◆ **Short exercise**:
Output, word for word, every line from the start of the listing down to and including the line that contains "return [radius *"; include nothing else.
— Start of Task input —
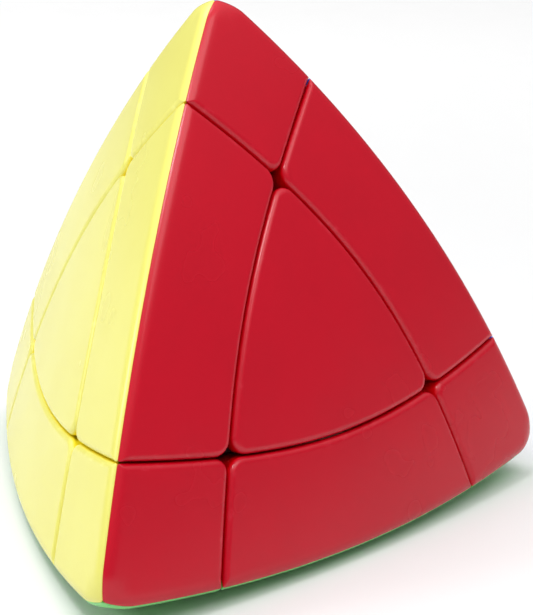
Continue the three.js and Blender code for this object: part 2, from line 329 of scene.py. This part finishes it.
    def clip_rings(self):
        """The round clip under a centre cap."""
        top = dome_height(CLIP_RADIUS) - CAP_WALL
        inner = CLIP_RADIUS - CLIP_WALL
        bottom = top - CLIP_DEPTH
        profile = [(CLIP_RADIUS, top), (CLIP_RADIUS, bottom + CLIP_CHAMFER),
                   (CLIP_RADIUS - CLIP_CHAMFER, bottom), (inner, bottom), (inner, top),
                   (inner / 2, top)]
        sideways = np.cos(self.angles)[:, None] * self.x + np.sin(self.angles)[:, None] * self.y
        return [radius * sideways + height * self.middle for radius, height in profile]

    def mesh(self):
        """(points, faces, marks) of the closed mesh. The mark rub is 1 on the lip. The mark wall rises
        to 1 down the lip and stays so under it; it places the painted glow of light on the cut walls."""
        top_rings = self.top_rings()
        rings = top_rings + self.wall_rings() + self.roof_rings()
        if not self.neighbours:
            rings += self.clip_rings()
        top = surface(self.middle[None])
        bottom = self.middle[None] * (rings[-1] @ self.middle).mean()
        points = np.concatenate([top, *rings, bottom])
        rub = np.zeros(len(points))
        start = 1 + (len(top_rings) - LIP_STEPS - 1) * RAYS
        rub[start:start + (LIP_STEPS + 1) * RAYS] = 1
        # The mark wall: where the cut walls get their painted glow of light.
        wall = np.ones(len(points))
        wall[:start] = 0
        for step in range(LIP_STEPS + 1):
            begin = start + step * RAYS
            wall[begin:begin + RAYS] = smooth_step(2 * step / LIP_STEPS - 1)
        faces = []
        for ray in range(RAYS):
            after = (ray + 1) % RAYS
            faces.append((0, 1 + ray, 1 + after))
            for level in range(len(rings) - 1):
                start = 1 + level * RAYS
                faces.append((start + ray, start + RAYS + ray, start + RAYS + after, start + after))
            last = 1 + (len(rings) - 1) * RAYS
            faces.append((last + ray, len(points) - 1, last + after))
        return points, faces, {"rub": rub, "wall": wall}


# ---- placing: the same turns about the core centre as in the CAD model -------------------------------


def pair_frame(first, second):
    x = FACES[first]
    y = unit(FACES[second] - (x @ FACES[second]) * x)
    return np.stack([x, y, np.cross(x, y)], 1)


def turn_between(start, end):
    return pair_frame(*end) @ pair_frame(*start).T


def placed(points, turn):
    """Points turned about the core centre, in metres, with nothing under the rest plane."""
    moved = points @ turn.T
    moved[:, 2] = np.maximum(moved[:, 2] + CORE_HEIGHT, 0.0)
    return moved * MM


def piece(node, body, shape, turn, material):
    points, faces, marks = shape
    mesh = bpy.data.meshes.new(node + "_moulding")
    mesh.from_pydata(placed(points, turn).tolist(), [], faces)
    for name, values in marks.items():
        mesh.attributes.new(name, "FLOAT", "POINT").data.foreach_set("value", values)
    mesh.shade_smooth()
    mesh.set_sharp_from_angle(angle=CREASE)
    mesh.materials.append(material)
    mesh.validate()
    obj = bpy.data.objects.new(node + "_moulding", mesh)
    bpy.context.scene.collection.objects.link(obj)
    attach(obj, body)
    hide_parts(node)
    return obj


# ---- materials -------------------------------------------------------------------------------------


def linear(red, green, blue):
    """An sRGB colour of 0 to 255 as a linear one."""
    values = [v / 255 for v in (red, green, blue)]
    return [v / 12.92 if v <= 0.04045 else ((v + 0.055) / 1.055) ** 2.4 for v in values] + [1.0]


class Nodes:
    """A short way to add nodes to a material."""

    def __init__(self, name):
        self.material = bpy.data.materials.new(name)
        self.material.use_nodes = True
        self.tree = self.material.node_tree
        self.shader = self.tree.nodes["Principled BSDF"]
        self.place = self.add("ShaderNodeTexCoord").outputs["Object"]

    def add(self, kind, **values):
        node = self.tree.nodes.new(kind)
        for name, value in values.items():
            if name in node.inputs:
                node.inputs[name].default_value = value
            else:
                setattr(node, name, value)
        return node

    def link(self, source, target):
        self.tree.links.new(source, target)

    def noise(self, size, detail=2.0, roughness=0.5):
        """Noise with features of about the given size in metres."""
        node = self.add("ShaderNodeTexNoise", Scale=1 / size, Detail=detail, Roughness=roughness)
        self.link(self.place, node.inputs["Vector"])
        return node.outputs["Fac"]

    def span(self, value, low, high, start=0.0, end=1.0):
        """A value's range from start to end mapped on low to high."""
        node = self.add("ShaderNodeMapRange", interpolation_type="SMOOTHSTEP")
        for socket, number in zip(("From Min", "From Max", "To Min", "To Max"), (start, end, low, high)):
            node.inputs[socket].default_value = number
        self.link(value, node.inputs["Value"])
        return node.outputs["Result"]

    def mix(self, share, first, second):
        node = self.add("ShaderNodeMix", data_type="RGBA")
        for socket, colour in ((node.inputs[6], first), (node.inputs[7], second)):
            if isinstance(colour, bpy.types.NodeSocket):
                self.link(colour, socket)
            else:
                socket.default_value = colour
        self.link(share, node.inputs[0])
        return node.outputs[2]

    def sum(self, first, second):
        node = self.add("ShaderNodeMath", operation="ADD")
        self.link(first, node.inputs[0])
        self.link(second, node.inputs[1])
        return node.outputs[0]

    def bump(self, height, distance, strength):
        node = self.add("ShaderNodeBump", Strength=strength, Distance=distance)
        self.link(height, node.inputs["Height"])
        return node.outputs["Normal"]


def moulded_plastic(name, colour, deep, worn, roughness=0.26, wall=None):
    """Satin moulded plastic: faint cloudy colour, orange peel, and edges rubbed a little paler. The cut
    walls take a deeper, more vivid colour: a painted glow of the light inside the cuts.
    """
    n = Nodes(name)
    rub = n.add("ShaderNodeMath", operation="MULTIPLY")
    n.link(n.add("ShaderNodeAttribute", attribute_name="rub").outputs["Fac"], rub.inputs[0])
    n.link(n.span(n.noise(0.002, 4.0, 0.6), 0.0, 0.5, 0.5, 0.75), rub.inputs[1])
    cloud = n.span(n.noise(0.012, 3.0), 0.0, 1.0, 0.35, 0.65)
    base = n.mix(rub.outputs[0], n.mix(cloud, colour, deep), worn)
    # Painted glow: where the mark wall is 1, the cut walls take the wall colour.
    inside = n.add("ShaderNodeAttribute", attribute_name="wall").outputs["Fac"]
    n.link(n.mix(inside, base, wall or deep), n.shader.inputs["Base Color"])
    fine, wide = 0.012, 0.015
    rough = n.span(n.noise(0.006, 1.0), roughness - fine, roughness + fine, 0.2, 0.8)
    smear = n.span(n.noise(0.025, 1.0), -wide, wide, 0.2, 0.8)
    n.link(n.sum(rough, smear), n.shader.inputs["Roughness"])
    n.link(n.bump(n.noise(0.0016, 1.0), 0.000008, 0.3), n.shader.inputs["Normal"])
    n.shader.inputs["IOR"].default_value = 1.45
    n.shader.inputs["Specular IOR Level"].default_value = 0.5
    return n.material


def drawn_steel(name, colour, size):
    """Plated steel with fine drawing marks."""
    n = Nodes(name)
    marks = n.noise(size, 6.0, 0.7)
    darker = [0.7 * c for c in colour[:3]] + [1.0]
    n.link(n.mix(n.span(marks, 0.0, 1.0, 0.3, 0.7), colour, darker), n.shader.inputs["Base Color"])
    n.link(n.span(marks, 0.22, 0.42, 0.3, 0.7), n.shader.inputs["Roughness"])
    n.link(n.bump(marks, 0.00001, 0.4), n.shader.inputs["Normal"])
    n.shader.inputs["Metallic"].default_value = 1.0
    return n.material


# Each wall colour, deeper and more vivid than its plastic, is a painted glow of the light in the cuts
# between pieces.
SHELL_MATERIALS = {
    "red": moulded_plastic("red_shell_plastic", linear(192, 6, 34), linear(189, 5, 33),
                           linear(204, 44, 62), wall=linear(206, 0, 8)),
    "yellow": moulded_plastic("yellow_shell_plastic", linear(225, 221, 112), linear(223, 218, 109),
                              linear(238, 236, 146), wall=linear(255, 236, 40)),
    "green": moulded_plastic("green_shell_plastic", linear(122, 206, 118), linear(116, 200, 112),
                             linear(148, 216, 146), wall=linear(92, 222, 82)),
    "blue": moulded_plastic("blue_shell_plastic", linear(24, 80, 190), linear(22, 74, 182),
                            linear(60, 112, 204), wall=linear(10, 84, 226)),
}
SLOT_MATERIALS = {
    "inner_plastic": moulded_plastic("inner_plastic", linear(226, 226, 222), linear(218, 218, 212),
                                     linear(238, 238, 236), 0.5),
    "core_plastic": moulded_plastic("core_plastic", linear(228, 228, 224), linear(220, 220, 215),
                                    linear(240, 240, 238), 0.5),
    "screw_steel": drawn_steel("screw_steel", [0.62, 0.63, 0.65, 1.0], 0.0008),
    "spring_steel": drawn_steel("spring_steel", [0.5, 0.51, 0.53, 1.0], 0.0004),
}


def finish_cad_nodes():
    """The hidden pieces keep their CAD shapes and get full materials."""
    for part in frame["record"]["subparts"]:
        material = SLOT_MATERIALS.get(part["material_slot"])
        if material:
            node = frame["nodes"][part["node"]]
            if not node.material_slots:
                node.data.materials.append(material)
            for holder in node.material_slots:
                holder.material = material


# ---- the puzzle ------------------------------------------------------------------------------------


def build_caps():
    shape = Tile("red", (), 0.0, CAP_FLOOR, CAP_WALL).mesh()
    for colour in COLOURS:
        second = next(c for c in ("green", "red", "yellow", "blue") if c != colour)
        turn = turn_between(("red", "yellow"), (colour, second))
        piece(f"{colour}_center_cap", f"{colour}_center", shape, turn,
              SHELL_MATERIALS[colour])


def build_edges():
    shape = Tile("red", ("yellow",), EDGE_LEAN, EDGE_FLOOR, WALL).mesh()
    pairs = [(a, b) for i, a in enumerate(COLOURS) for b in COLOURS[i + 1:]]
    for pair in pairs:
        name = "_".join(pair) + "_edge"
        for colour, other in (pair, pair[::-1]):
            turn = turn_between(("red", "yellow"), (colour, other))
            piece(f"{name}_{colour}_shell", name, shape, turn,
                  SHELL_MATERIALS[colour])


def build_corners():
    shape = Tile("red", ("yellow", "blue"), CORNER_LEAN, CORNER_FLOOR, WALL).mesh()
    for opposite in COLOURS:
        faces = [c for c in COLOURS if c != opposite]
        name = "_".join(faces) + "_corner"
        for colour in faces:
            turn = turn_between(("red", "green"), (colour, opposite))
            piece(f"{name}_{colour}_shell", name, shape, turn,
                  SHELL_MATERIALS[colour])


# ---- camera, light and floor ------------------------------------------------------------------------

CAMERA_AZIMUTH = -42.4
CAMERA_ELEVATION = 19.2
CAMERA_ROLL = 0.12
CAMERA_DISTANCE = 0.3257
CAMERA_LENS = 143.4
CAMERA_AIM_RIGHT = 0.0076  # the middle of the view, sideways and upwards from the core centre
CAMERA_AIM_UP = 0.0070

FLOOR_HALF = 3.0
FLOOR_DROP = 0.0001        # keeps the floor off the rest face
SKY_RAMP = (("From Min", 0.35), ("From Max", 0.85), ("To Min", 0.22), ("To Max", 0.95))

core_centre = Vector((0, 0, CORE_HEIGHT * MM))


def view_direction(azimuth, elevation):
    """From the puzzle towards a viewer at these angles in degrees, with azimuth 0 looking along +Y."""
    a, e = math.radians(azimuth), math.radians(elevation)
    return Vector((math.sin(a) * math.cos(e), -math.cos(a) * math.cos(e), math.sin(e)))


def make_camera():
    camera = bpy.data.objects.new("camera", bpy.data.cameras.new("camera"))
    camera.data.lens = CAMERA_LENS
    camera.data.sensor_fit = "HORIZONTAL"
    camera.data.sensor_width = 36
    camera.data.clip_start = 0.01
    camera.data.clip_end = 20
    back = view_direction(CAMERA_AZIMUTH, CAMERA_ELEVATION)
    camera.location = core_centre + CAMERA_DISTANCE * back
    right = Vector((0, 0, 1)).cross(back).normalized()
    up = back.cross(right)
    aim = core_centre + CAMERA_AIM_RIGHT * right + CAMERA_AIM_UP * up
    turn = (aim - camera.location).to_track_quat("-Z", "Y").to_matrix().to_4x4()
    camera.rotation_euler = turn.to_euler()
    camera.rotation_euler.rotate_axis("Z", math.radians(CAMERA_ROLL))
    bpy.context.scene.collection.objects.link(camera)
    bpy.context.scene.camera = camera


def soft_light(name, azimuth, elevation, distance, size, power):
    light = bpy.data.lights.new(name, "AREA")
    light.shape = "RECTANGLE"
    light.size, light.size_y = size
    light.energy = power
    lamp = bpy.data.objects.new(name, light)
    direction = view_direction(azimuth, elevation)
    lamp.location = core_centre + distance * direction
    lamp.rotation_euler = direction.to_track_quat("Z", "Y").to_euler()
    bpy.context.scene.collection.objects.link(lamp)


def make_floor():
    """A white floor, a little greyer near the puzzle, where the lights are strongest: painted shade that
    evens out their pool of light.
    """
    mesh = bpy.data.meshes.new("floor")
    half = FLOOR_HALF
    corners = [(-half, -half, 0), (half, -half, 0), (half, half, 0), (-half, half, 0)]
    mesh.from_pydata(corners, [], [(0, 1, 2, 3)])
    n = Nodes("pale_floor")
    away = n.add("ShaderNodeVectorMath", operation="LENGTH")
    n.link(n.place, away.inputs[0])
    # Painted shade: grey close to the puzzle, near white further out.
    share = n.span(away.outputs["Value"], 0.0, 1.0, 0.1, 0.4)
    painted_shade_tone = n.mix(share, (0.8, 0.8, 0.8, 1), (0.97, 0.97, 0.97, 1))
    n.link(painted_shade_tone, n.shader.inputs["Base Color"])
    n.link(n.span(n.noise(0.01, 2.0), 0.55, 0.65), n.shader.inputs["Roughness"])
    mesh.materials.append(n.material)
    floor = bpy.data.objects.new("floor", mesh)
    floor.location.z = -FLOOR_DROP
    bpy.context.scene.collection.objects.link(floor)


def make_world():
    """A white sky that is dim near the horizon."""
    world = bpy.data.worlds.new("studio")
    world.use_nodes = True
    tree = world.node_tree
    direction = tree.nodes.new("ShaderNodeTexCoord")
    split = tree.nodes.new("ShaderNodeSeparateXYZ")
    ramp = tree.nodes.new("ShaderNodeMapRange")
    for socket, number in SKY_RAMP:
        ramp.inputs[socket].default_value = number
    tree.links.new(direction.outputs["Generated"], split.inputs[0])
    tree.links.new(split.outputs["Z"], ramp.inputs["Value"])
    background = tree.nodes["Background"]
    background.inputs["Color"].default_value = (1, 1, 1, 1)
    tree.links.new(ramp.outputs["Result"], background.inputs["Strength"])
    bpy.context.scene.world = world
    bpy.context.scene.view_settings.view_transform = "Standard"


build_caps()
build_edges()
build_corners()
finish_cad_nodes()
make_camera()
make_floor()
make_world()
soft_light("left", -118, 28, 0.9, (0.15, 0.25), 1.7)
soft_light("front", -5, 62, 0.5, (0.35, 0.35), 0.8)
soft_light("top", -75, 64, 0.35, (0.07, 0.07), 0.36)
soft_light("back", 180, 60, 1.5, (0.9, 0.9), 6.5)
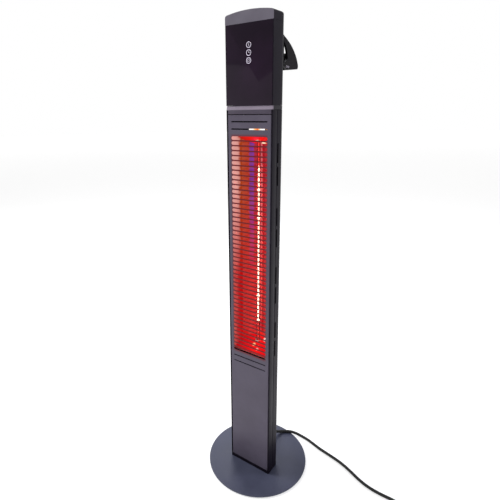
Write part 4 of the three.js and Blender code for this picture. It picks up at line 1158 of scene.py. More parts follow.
— End of Task input —
◆ **Written answer**:
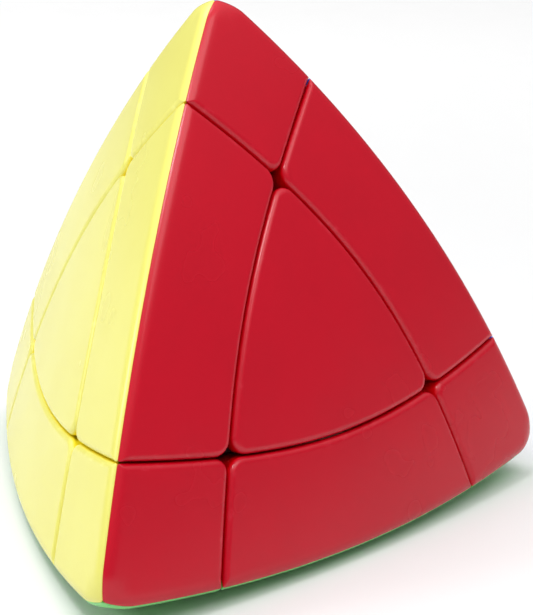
Continue the three.js and Blender code for this object: part 2, from line 329 of scene.py. This part finishes it.
    def clip_rings(self):
        """The round clip under a centre cap."""
        top = dome_height(CLIP_RADIUS) - CAP_WALL
        inner = CLIP_RADIUS - CLIP_WALL
        bottom = top - CLIP_DEPTH
        profile = [(CLIP_RADIUS, top), (CLIP_RADIUS, bottom + CLIP_CHAMFER),
                   (CLIP_RADIUS - CLIP_CHAMFER, bottom), (inner, bottom), (inner, top),
                   (inner / 2, top)]
        sideways = np.cos(self.angles)[:, None] * self.x + np.sin(self.angles)[:, None] * self.y
        return [radius * sideways + height * self.middle for radius, height in profile]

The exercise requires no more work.